REE geochemistry of oldhamite-dominated clasts from the Norton County aubrite: Igneous origin of oldhamite

Abstract Oldhamite-dominated lithic clasts represent a new igneous lithology of the aubrite parent body. They contain single crystals of oldhamite up to 2 cm in size, with inclusions of ferromagnesian alabandite, troilite, daubreelite, caswellsilverite, and Fe,Ni metal; they are usually in intimate contact with a silicate portion consisting of enstatite, forsterite, and/or plagioclase. Textural evidence for igneous origin includes apparent primary igneous grain boundaries between oldhamite and forsterite, coarse grain size, and the presence of round, droplet-like Mn-Fe-Mg-Cr-Na sulfide inclusions within oldhamite which appear to represent an immiscible sulfide liquid. We propose that the oldhamite-dominated lithology formed during the melting and fractionation of enstatite chondrite-like precursor material and represents a locally CaS-rich facies. During melting, two mutually immiscible sulfide liquids—a Ca sulfide and a Mg-Fe-Mn-Cr-Na sulfide—formed in the silicate magma. Upon cooling, the immiscible Sulfides crystallized, forming large oldhamite crystals containing inclusions of Mn-Fe-Mg-Cr-Na-bearing sulfides; forsterite, enstatite, and plagioclase crystallized from the surrounding silicate melt. At subsolidus temperatures, tiny ferromagnesian alabandite crystals exsolved from oldhamite.

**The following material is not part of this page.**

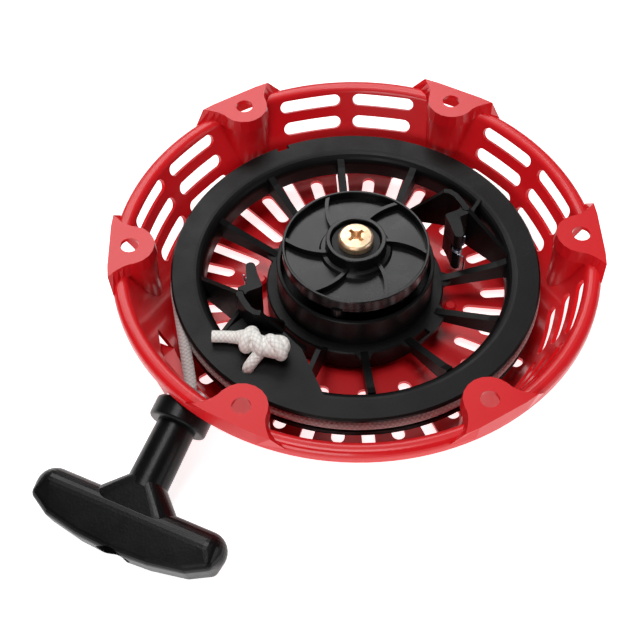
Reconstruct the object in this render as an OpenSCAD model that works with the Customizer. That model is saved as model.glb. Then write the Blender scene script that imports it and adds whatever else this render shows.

REE abundances in oldhamite are high (about 200 × CI ), but REE patterns are nearly identical within single crystals and from clast to clast, indicating equilibrium conditions. High REE abundances have been cited as evidence that oldhamite grains in aubrites are nebular relics. However, we find it difficult to imagine that the rather homogeneous REE patterns of oldhamite in the oldhamite-dominated lithology of Norton County are not the result of equilibration of the REEs with a silicate melt during formation of the igneous aubrites through parent body melting, differentiation, fractionation, and cooling, where peak temperatures of around 1450–1500°C must have been reached. We conclude that oldhamite in the oldhamite-dominated lithology of Norton County is of igneous origin and that its REE abundances were established by equilibration with the aubrite silicate melt.